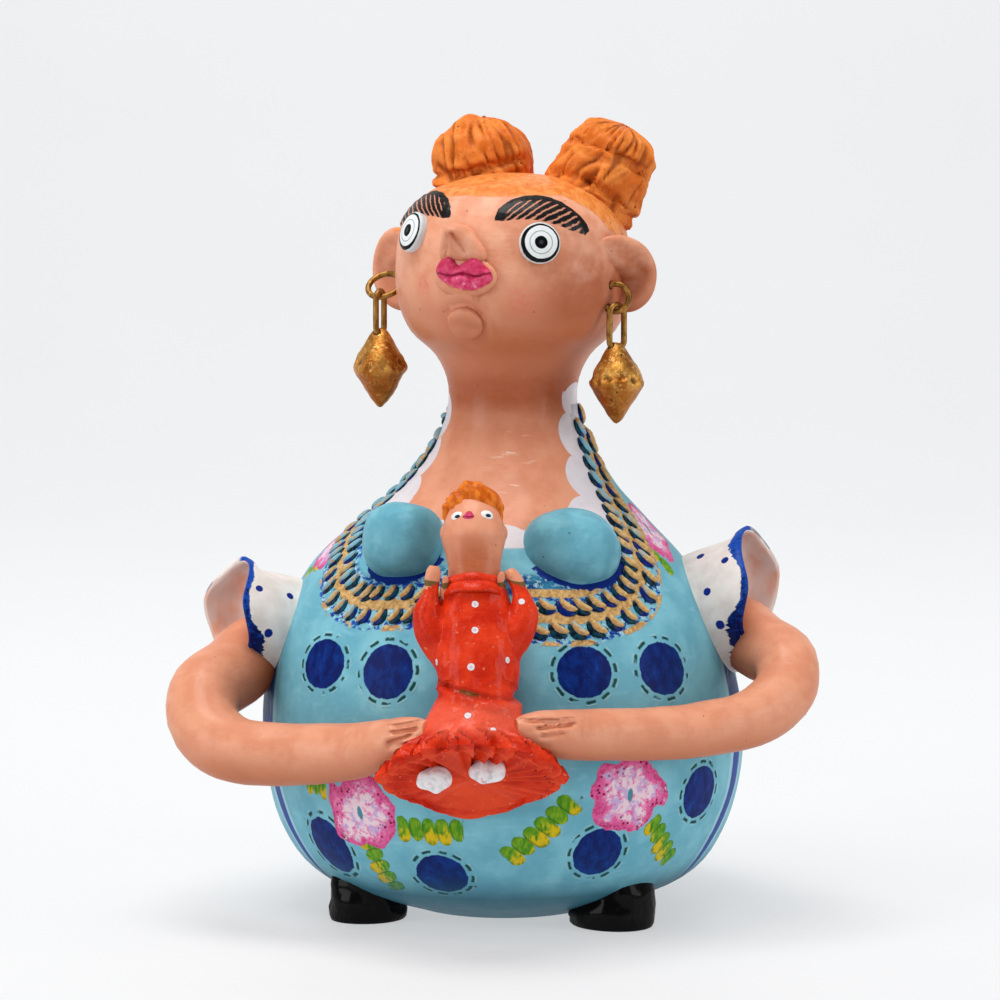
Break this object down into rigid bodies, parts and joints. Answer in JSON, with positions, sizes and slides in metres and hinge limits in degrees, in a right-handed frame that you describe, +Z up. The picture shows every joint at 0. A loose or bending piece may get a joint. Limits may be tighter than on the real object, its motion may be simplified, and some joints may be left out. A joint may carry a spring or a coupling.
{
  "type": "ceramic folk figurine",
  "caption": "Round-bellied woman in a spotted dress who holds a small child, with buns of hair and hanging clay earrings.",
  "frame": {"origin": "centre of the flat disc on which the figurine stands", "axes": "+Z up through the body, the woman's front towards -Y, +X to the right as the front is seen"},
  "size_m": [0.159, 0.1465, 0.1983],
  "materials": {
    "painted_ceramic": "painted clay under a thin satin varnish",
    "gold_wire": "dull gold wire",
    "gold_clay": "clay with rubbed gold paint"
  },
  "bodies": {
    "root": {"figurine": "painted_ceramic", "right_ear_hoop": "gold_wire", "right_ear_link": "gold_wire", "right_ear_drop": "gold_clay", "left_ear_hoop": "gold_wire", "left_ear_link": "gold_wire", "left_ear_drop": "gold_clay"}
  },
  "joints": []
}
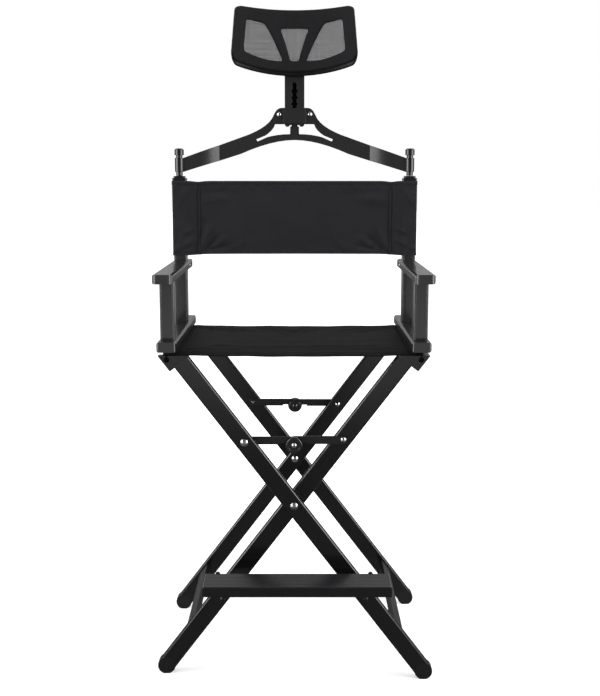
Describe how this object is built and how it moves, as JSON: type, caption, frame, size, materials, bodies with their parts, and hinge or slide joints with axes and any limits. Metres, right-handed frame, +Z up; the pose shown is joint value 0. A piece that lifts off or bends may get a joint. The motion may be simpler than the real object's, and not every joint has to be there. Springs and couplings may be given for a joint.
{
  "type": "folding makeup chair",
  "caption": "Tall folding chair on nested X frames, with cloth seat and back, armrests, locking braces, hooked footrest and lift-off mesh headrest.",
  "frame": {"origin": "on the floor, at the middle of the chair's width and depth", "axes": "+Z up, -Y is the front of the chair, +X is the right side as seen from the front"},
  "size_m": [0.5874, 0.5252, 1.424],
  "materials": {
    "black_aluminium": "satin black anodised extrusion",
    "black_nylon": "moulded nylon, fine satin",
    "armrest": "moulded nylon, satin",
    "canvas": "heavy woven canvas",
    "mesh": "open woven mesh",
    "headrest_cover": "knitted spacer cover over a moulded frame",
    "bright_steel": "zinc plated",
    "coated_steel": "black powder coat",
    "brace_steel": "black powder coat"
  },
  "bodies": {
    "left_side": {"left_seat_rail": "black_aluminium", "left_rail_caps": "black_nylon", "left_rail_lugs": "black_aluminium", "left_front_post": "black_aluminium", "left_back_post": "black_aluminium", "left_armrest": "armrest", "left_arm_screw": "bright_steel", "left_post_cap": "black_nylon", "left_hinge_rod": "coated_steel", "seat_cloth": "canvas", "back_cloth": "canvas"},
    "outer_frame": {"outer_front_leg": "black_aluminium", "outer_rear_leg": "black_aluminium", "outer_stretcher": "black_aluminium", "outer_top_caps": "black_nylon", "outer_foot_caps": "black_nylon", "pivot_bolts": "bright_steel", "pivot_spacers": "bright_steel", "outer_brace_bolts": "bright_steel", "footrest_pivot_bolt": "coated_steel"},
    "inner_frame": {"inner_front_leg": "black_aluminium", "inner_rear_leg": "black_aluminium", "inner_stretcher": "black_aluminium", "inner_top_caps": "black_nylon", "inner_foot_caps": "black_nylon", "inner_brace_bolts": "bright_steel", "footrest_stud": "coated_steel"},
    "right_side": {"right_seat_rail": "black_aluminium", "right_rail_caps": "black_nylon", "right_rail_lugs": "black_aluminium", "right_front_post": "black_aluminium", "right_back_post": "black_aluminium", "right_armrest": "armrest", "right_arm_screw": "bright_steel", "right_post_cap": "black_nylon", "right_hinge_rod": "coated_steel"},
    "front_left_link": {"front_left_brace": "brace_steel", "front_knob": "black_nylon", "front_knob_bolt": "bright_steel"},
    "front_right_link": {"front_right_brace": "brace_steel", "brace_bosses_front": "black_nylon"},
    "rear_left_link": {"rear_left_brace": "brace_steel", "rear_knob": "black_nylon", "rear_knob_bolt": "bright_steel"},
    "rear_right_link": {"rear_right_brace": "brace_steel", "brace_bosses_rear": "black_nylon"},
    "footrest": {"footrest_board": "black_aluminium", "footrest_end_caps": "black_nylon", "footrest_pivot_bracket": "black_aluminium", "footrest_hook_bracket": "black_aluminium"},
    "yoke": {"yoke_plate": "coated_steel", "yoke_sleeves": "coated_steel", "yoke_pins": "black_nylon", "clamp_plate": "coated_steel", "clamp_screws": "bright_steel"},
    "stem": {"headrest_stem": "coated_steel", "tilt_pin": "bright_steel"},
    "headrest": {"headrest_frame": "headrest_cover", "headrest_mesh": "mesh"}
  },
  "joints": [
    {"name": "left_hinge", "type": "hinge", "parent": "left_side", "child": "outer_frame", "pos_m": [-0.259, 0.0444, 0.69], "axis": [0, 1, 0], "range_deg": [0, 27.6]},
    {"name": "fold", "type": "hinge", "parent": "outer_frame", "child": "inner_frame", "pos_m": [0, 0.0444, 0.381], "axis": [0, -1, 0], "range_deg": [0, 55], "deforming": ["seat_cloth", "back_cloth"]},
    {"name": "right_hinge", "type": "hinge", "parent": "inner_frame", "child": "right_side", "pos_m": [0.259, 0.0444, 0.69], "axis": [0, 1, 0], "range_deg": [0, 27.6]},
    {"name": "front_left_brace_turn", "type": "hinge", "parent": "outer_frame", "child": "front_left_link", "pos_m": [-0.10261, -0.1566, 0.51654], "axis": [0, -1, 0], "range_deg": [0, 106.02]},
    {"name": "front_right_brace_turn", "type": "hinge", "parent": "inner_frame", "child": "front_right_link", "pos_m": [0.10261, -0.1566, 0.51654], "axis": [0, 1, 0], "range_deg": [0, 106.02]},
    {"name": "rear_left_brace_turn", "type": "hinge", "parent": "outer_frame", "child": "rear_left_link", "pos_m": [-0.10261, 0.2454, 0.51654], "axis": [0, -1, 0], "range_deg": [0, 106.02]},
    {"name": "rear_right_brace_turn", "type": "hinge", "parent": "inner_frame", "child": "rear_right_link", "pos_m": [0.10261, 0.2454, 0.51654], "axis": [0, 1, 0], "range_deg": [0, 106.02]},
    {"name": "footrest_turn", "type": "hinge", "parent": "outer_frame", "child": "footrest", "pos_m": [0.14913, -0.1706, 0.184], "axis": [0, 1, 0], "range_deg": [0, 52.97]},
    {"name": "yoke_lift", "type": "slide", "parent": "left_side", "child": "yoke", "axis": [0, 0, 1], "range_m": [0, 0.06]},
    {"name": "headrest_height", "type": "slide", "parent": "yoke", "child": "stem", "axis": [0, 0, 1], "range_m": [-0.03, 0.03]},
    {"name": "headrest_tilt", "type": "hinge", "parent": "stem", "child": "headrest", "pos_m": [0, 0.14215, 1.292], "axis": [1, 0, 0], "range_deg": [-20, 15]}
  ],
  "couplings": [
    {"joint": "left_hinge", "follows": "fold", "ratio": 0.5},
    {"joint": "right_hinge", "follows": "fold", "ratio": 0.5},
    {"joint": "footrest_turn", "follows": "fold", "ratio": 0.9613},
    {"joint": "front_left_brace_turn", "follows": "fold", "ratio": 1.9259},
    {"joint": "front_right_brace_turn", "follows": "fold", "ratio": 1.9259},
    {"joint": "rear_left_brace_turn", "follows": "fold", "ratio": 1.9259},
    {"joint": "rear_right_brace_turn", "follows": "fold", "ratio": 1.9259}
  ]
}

# Requirement:
Please output the complete data exactly.

# Expected output:
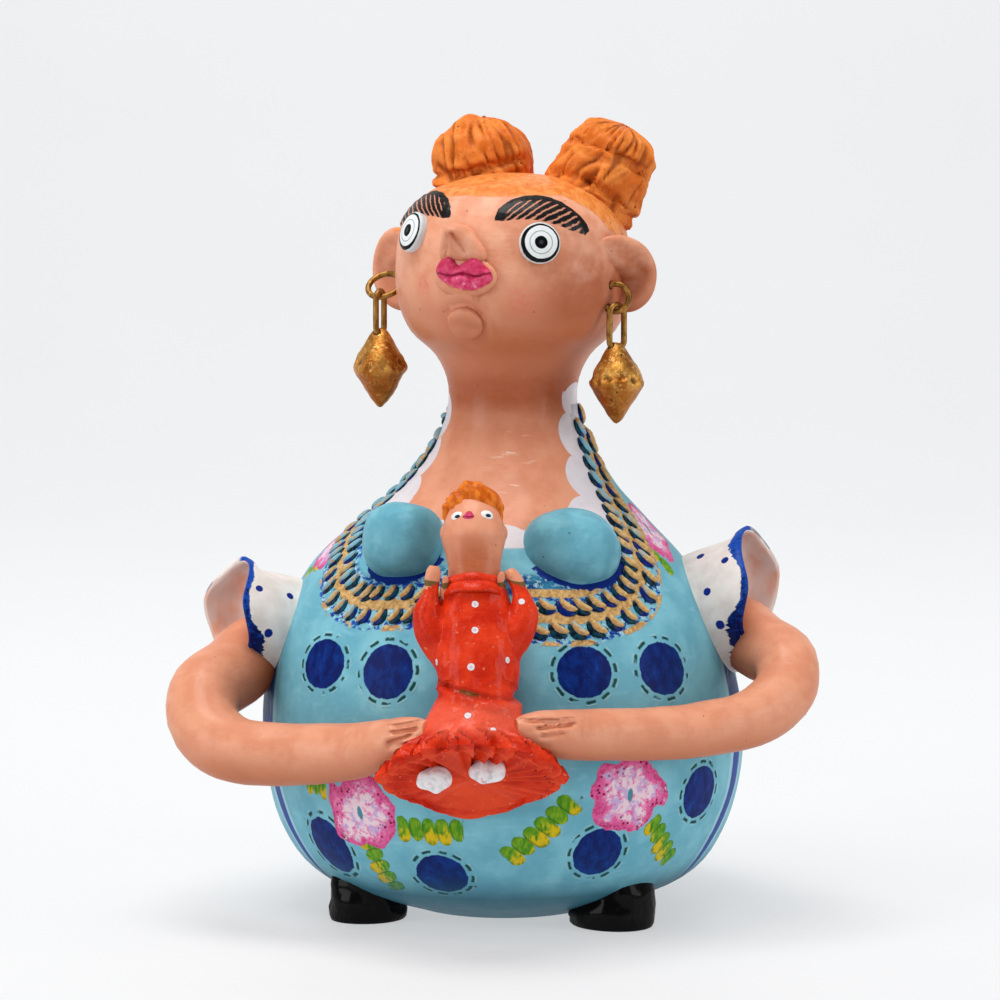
Break this object down into rigid bodies, parts and joints. Answer in JSON, with positions, sizes and slides in metres and hinge limits in degrees, in a right-handed frame that you describe, +Z up. The picture shows every joint at 0. A loose or bending piece may get a joint. Limits may be tighter than on the real object, its motion may be simplified, and some joints may be left out. A joint may carry a spring or a coupling.
{
  "type": "ceramic folk figurine",
  "caption": "Round-bellied woman in a spotted dress who holds a small child, with buns of hair and hanging clay earrings.",
  "frame": {"origin": "centre of the flat disc on which the figurine stands", "axes": "+Z up through the body, the woman's front towards -Y, +X to the right as the front is seen"},
  "size_m": [0.159, 0.1465, 0.1983],
  "materials": {
    "painted_ceramic": "painted clay under a thin satin varnish",
    "gold_wire": "dull gold wire",
    "gold_clay": "clay with rubbed gold paint"
  },
  "bodies": {
    "root": {"figurine": "painted_ceramic", "right_ear_hoop": "gold_wire", "right_ear_link": "gold_wire", "right_ear_drop": "gold_clay", "left_ear_hoop": "gold_wire", "left_ear_link": "gold_wire", "left_ear_drop": "gold_clay"}
  },
  "joints": []
}
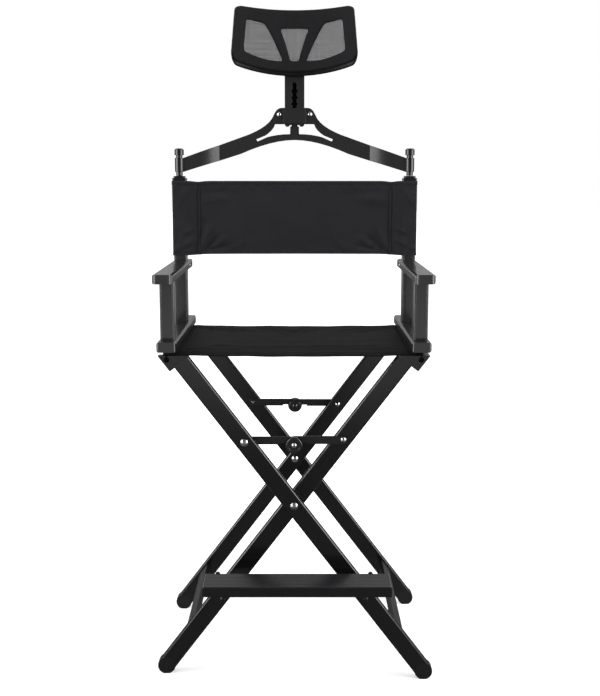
Describe how this object is built and how it moves, as JSON: type, caption, frame, size, materials, bodies with their parts, and hinge or slide joints with axes and any limits. Metres, right-handed frame, +Z up; the pose shown is joint value 0. A piece that lifts off or bends may get a joint. The motion may be simpler than the real object's, and not every joint has to be there. Springs and couplings may be given for a joint.
{
  "type": "folding makeup chair",
  "caption": "Tall folding chair on nested X frames, with cloth seat and back, armrests, locking braces, hooked footrest and lift-off mesh headrest.",
  "frame": {"origin": "on the floor, at the middle of the chair's width and depth", "axes": "+Z up, -Y is the front of the chair, +X is the right side as seen from the front"},
  "size_m": [0.5874, 0.5252, 1.424],
  "materials": {
    "black_aluminium": "satin black anodised extrusion",
    "black_nylon": "moulded nylon, fine satin",
    "armrest": "moulded nylon, satin",
    "canvas": "heavy woven canvas",
    "mesh": "open woven mesh",
    "headrest_cover": "knitted spacer cover over a moulded frame",
    "bright_steel": "zinc plated",
    "coated_steel": "black powder coat",
    "brace_steel": "black powder coat"
  },
  "bodies": {
    "left_side": {"left_seat_rail": "black_aluminium", "left_rail_caps": "black_nylon", "left_rail_lugs": "black_aluminium", "left_front_post": "black_aluminium", "left_back_post": "black_aluminium", "left_armrest": "armrest", "left_arm_screw": "bright_steel", "left_post_cap": "black_nylon", "left_hinge_rod": "coated_steel", "seat_cloth": "canvas", "back_cloth": "canvas"},
    "outer_frame": {"outer_front_leg": "black_aluminium", "outer_rear_leg": "black_aluminium", "outer_stretcher": "black_aluminium", "outer_top_caps": "black_nylon", "outer_foot_caps": "black_nylon", "pivot_bolts": "bright_steel", "pivot_spacers": "bright_steel", "outer_brace_bolts": "bright_steel", "footrest_pivot_bolt": "coated_steel"},
    "inner_frame": {"inner_front_leg": "black_aluminium", "inner_rear_leg": "black_aluminium", "inner_stretcher": "black_aluminium", "inner_top_caps": "black_nylon", "inner_foot_caps": "black_nylon", "inner_brace_bolts": "bright_steel", "footrest_stud": "coated_steel"},
    "right_side": {"right_seat_rail": "black_aluminium", "right_rail_caps": "black_nylon", "right_rail_lugs": "black_aluminium", "right_front_post": "black_aluminium", "right_back_post": "black_aluminium", "right_armrest": "armrest", "right_arm_screw": "bright_steel", "right_post_cap": "black_nylon", "right_hinge_rod": "coated_steel"},
    "front_left_link": {"front_left_brace": "brace_steel", "front_knob": "black_nylon", "front_knob_bolt": "bright_steel"},
    "front_right_link": {"front_right_brace": "brace_steel", "brace_bosses_front": "black_nylon"},
    "rear_left_link": {"rear_left_brace": "brace_steel", "rear_knob": "black_nylon", "rear_knob_bolt": "bright_steel"},
    "rear_right_link": {"rear_right_brace": "brace_steel", "brace_bosses_rear": "black_nylon"},
    "footrest": {"footrest_board": "black_aluminium", "footrest_end_caps": "black_nylon", "footrest_pivot_bracket": "black_aluminium", "footrest_hook_bracket": "black_aluminium"},
    "yoke": {"yoke_plate": "coated_steel", "yoke_sleeves": "coated_steel", "yoke_pins": "black_nylon", "clamp_plate": "coated_steel", "clamp_screws": "bright_steel"},
    "stem": {"headrest_stem": "coated_steel", "tilt_pin": "bright_steel"},
    "headrest": {"headrest_frame": "headrest_cover", "headrest_mesh": "mesh"}
  },
  "joints": [
    {"name": "left_hinge", "type": "hinge", "parent": "left_side", "child": "outer_frame", "pos_m": [-0.259, 0.0444, 0.69], "axis": [0, 1, 0], "range_deg": [0, 27.6]},
    {"name": "fold", "type": "hinge", "parent": "outer_frame", "child": "inner_frame", "pos_m": [0, 0.0444, 0.381], "axis": [0, -1, 0], "range_deg": [0, 55], "deforming": ["seat_cloth", "back_cloth"]},
    {"name": "right_hinge", "type": "hinge", "parent": "inner_frame", "child": "right_side", "pos_m": [0.259, 0.0444, 0.69], "axis": [0, 1, 0], "range_deg": [0, 27.6]},
    {"name": "front_left_brace_turn", "type": "hinge", "parent": "outer_frame", "child": "front_left_link", "pos_m": [-0.10261, -0.1566, 0.51654], "axis": [0, -1, 0], "range_deg": [0, 106.02]},
    {"name": "front_right_brace_turn", "type": "hinge", "parent": "inner_frame", "child": "front_right_link", "pos_m": [0.10261, -0.1566, 0.51654], "axis": [0, 1, 0], "range_deg": [0, 106.02]},
    {"name": "rear_left_brace_turn", "type": "hinge", "parent": "outer_frame", "child": "rear_left_link", "pos_m": [-0.10261, 0.2454, 0.51654], "axis": [0, -1, 0], "range_deg": [0, 106.02]},
    {"name": "rear_right_brace_turn", "type": "hinge", "parent": "inner_frame", "child": "rear_right_link", "pos_m": [0.10261, 0.2454, 0.51654], "axis": [0, 1, 0], "range_deg": [0, 106.02]},
    {"name": "footrest_turn", "type": "hinge", "parent": "outer_frame", "child": "footrest", "pos_m": [0.14913, -0.1706, 0.184], "axis": [0, 1, 0], "range_deg": [0, 52.97]},
    {"name": "yoke_lift", "type": "slide", "parent": "left_side", "child": "yoke", "axis": [0, 0, 1], "range_m": [0, 0.06]},
    {"name": "headrest_height", "type": "slide", "parent": "yoke", "child": "stem", "axis": [0, 0, 1], "range_m": [-0.03, 0.03]},
    {"name": "headrest_tilt", "type": "hinge", "parent": "stem", "child": "headrest", "pos_m": [0, 0.14215, 1.292], "axis": [1, 0, 0], "range_deg": [-20, 15]}
  ],
  "couplings": [
    {"joint": "left_hinge", "follows": "fold", "ratio": 0.5},
    {"joint": "right_hinge", "follows": "fold", "ratio": 0.5},
    {"joint": "footrest_turn", "follows": "fold", "ratio": 0.9613},
    {"joint": "front_left_brace_turn", "follows": "fold", "ratio": 1.9259},
    {"joint": "front_right_brace_turn", "follows": "fold", "ratio": 1.9259},
    {"joint": "rear_left_brace_turn", "follows": "fold", "ratio": 1.9259},
    {"joint": "rear_right_brace_turn", "follows": "fold", "ratio": 1.9259}
  ]
}